### [Goal of the exercise]
Quote only the lines from the top of the listing below down to and including the line with "const ropeTail = 3.4;".

◇ ◇ ◇ ◇ ◇ ◇ ◇

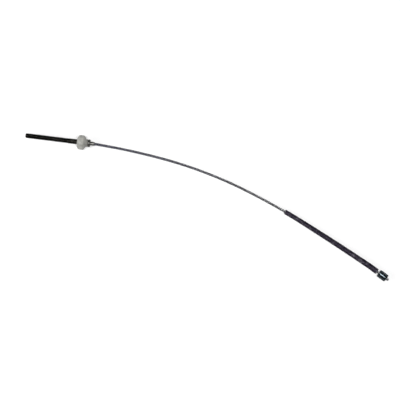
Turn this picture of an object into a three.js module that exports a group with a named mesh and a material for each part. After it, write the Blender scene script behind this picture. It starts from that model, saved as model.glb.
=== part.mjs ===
// A parking brake cable, lying on a bench as it comes to rest. A short bare wire rope is crimped into a
// threaded steel stud at one end and carries a crimped stop at the other. A plastic guide bushing sits on
// the stud, up against its collar, and a close wound coil guard covers the rope ahead of the stop.
// Millimetres, +Z up, the bench at z = 0. X runs along the chord from the stud to the stop, and the cable
// arches towards +Y.

import * as THREE from 'three';

// Room left between pieces that touch on the real cable.
const fit = 0.3;

// Wire rope.
const ropeDiameter = 3.4;
const ropeInStud = 15.9;
const ropeTail = 3.4;

// Threaded stud: rod, collar and the neck that is crimped onto the rope.
const studDiameter = 6.35;
const studReach = 67.4;
const studTipChamfer = 1;
const collarDiameter = 9.7;
const collarLength = 2.3;
const collarChamfer = 0.4;
const neckDiameter = 4.7;
const neckLength = 6;
const neckTaper = 0.2;
const neckTaperLength = 1.2;
const neckFillet = 0.6;
const socketDrillDepth = 1;

// Guide bushing: a thick flange, a steep cone and a short hub.
const flangeDiameter = 18.6;
const flangeRim = 6.1;
const flangeBackDiameter = 13;
const flangeBackDepth = 2;
const flangeFrontDiameter = 17.4;
const flangeFrontDepth = 0.7;
const coneDepth = 2.7;
const hubDiameter = 9.7;
const hubLength = 2.3;
const hubEdge = 0.4;

// Coil guard, wound from round spring wire. Its radius grows a little towards the stop.
const guardWire = 1.1;
const guardPitch = 1.4;
const guardLength = 142;
const guardWidening = 0.65;
const guardToStop = 3.6;

// End stop.
const stopDiameter = 9.9;
const stopLength = 11.5;
const stopChamfer = 0.5;
const stopMouthChamfer = 0.5;

// Facets around each round form, and along the two swept ones.
const roundSides = 32;
const ropeSides = 8;
const ropeSteps = 80;
const wireSides = 5;
const stepsPerTurn = 9;

// The rope's middle line, from its end inside the stud to the tip of its tail. The stud's flange, the
// guard's near end and the stop carry it on the bench, so it stands at their radii there.
const guardRadius = ropeDiameter / 2 + fit + guardWire;
const route = new THREE.CatmullRomCurve3([
  [-181.2, -0.9, flangeDiameter / 2],
  [-173.5, 1.1, flangeDiameter / 2],
  [-165.8, 3.1, flangeDiameter / 2],
  [-155, 5.3, 9.2],
  [-135, 9.3, 8.8],
  [-110, 13.5, 8.1],
  [-85, 17, 7.2],
  [-60, 19.7, 6.3],
  [-35, 21.3, 5.4],
  [-10, 21.8, 4.6],
  [15, 21.3, 3.9],
  [40, 19.6, 3.5],
  [65, 17.1, 3.2],
  [90, 13.8, guardRadius],
  [115, 9.8, 3.3],
  [140, 5.1, 3.5],
  [165, 0.3, 3.8],
  [190, -4.8, 4.1],
  [210, -9, 4.5],
  [225, -12.3, 4.8],
  [235, -14.9, stopDiameter / 2],
  [244.1, -17.4, stopDiameter / 2],
  [253.6, -19.95, stopDiameter / 2],
].map(([x, y, z]) => new THREE.Vector3(x, y, z)));
route.arcLengthDivisions = 1200;
const ropeLength = route.getLength();

// A coil wound round the route between two distances along it, with its radius at each.
class CoilOnRope extends THREE.Curve {
  constructor(from, to, fromRadius, toRadius, pitch) {
    super();
    this.from = from;
    this.span = to - from;
    this.radius = fromRadius;
    this.widening = toRadius - fromRadius;
    this.turns = this.span / pitch;
  }

  getPoint(t, target = new THREE.Vector3()) {
    const u = (this.from + this.span * t) / ropeLength;
    const along = route.getTangentAt(u);
    const side = new THREE.Vector3(0, 0, 1).cross(along).normalize();
    const over = along.clone().cross(side);
    const angle = 2 * Math.PI * this.turns * t;
    const radius = this.radius + this.widening * t;
    return target
      .copy(route.getPointAt(u))
      .addScaledVector(side, radius * Math.cos(angle))
      .addScaledVector(over, radius * Math.sin(angle));
  }
}

// A regular polygon whose corners lie on a circle, as a section to sweep.
function roundSection(radius, sides) {
  const corners = Array.from({ length: sides }, (_, i) => {
    const angle = (2 * Math.PI * i) / sides;
    return new THREE.Vector2(radius * Math.cos(angle), radius * Math.sin(angle));
  });
  return new THREE.Shape(corners);
}

function sweep(section, path, steps) {
  return new THREE.ExtrudeGeometry(section, { extrudePath: path, steps });
}

function turn(profile) {
  return new THREE.LatheGeometry(profile.map(([r, y]) => new THREE.Vector2(r, y)), roundSides);
}

function piece(name, geometry, color, roughness, metalness) {
  const mesh = new THREE.Mesh(geometry, new THREE.MeshStandardMaterial({ color, roughness, metalness }));
  mesh.name = name;
  return mesh;
}

// Turned pieces stand on a local Y that points along the rope towards the stop. Their group puts it on
// the route, at a distance from the rope's start.
function onRope(distance, direction, ...meshes) {
  const holder = new THREE.Group();
  holder.position.copy(route.getPointAt(distance / ropeLength));
  holder.quaternion.setFromUnitVectors(new THREE.Vector3(0, 1, 0), direction);
  holder.add(...meshes);
  return holder;
}

// Places along the stud's axis, from the rope's start.
const neckMouth = ropeInStud;
const collarFront = neckMouth - neckLength;
const collarBack = collarFront - collarLength;
const hubEnd = collarBack - fit;
const coneStart = hubEnd - hubLength - coneDepth;
const rimStart = coneStart - flangeFrontDepth - flangeRim;
const flangeBack = rimStart - flangeBackDepth;
const studTip = flangeBack - studReach;

function threadedStud() {
  const rod = studDiameter / 2;
  const collar = collarDiameter / 2;
  const neck = neckDiameter / 2;
  const socket = ropeDiameter / 2 + fit;
  return piece('threaded_stud', turn([
    [0, -fit - socketDrillDepth],
    [0, studTip],
    [rod - studTipChamfer, studTip],
    [rod, studTip + studTipChamfer],
    [rod, collarBack],
    [collar - collarChamfer, collarBack],
    [collar, collarBack + collarChamfer],
    [collar, collarFront - collarChamfer],
    [collar - collarChamfer, collarFront],
    [neck + neckFillet, collarFront],
    [neck, collarFront + neckFillet],
    [neck, neckMouth - neckTaperLength],
    [neck - neckTaper, neckMouth],
    [socket, neckMouth],
    [socket, -fit],
    [0, -fit - socketDrillDepth],
  ]), 0x1a1916, 0.42, 0.85);
}

function guideBushing() {
  const bore = studDiameter / 2 + fit;
  const flange = flangeDiameter / 2;
  const hub = hubDiameter / 2;
  return piece('guide_bushing', turn([
    [bore, flangeBack],
    [flangeBackDiameter / 2, flangeBack],
    [flange, rimStart],
    [flange, rimStart + flangeRim],
    [flangeFrontDiameter / 2, coneStart],
    [hub, coneStart + coneDepth],
    [hub, hubEnd - hubEdge],
    [hub - hubEdge, hubEnd],
    [bore, hubEnd],
    [bore, flangeBack],
  ]), 0xb4b2a9, 0.75, 0);
}

function endStop() {
  const body = stopDiameter / 2;
  const bore = ropeDiameter / 2 + fit;
  return piece('end_stop', turn([
    [bore, stopMouthChamfer],
    [bore + stopMouthChamfer, 0],
    [body - stopChamfer, 0],
    [body, stopChamfer],
    [body, stopLength - stopChamfer],
    [body - stopChamfer, stopLength],
    [bore + stopMouthChamfer, stopLength],
    [bore, stopLength - stopMouthChamfer],
    [bore, stopMouthChamfer],
  ]), 0x6f7c87, 0.22, 1);
}

function wireRope() {
  const section = roundSection(ropeDiameter / 2, ropeSides);
  return piece('wire_rope', sweep(section, route, ropeSteps), 0x83838c, 0.4, 0.9);
}

function coilGuard(far) {
  const near = guardRadius - guardWire / 2;
  const coil = new CoilOnRope(far - guardLength, far, near, near + guardWidening, guardPitch);
  const steps = Math.round(coil.turns * stepsPerTurn);
  coil.arcLengthDivisions = 4 * steps;
  return piece('coil_guard', sweep(roundSection(guardWire / 2, wireSides), coil, steps), 0x2b2834, 0.4, 0.8);
}

// Places along the rope from its start, at the stop's end.
const stopBack = ropeLength - ropeTail - stopLength;
const guardFar = stopBack - guardToStop;

const cable = new THREE.Group();
cable.add(onRope(0, route.getTangentAt(0), threadedStud(), guideBushing()));
cable.add(wireRope());
cable.add(coilGuard(guardFar));
cable.add(onRope(stopBack, route.getTangentAt((stopBack + stopLength / 2) / ropeLength), endStop()));

export default cable;
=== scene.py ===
# A parking brake cable lying on a white table, seen from straight above. After the camera come its pieces,
# in the order they are put together: rope, stud, bushing, coil guard and stop. The table and the lights
# come last. Lengths are in metres.

import bisect
import math

import bpy
from mathutils import Matrix, Vector


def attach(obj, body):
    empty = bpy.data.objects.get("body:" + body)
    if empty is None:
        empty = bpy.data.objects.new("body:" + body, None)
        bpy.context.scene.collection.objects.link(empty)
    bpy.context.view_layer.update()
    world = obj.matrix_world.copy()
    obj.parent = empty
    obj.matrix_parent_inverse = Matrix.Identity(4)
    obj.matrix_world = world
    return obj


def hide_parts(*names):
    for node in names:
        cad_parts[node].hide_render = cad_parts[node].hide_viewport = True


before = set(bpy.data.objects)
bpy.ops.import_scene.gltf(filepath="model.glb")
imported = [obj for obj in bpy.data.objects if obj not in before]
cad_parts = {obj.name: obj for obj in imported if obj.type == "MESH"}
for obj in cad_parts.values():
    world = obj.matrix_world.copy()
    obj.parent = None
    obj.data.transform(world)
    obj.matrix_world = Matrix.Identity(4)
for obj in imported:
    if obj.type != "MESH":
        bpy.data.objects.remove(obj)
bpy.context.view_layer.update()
bpy.ops.object.select_all(action="DESELECT")

# Camera. It hangs over the middle of the cable and looks straight down. The picture is turned so that the
# chord of the cable runs down to the right.
PICTURE_WIDTH = 0.5216
PICTURE_TURN = math.radians(21.7)
LENS = 100
CAMERA_X, CAMERA_Y = -0.0121, -0.0138

bpy.ops.object.camera_add(rotation=(0, 0, PICTURE_TURN))
camera = bpy.context.object
camera.data.lens = LENS
camera.location = (CAMERA_X, CAMERA_Y, PICTURE_WIDTH * LENS / camera.data.sensor_width)
bpy.context.scene.camera = camera
bpy.ops.object.select_all(action="DESELECT")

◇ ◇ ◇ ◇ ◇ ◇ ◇

### [Output below]
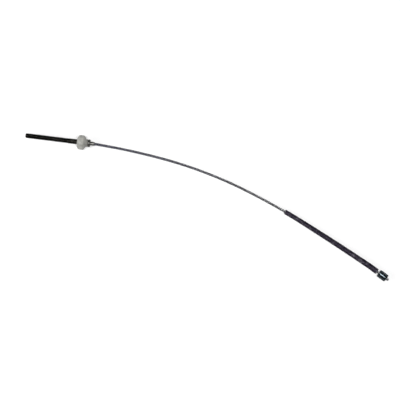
Turn this picture of an object into a three.js module that exports a group with a named mesh and a material for each part. After it, write the Blender scene script behind this picture. It starts from that model, saved as model.glb.
=== part.mjs ===
// A parking brake cable, lying on a bench as it comes to rest. A short bare wire rope is crimped into a
// threaded steel stud at one end and carries a crimped stop at the other. A plastic guide bushing sits on
// the stud, up against its collar, and a close wound coil guard covers the rope ahead of the stop.
// Millimetres, +Z up, the bench at z = 0. X runs along the chord from the stud to the stop, and the cable
// arches towards +Y.

import * as THREE from 'three';

// Room left between pieces that touch on the real cable.
const fit = 0.3;

// Wire rope.
const ropeDiameter = 3.4;
const ropeInStud = 15.9;
const ropeTail = 3.4;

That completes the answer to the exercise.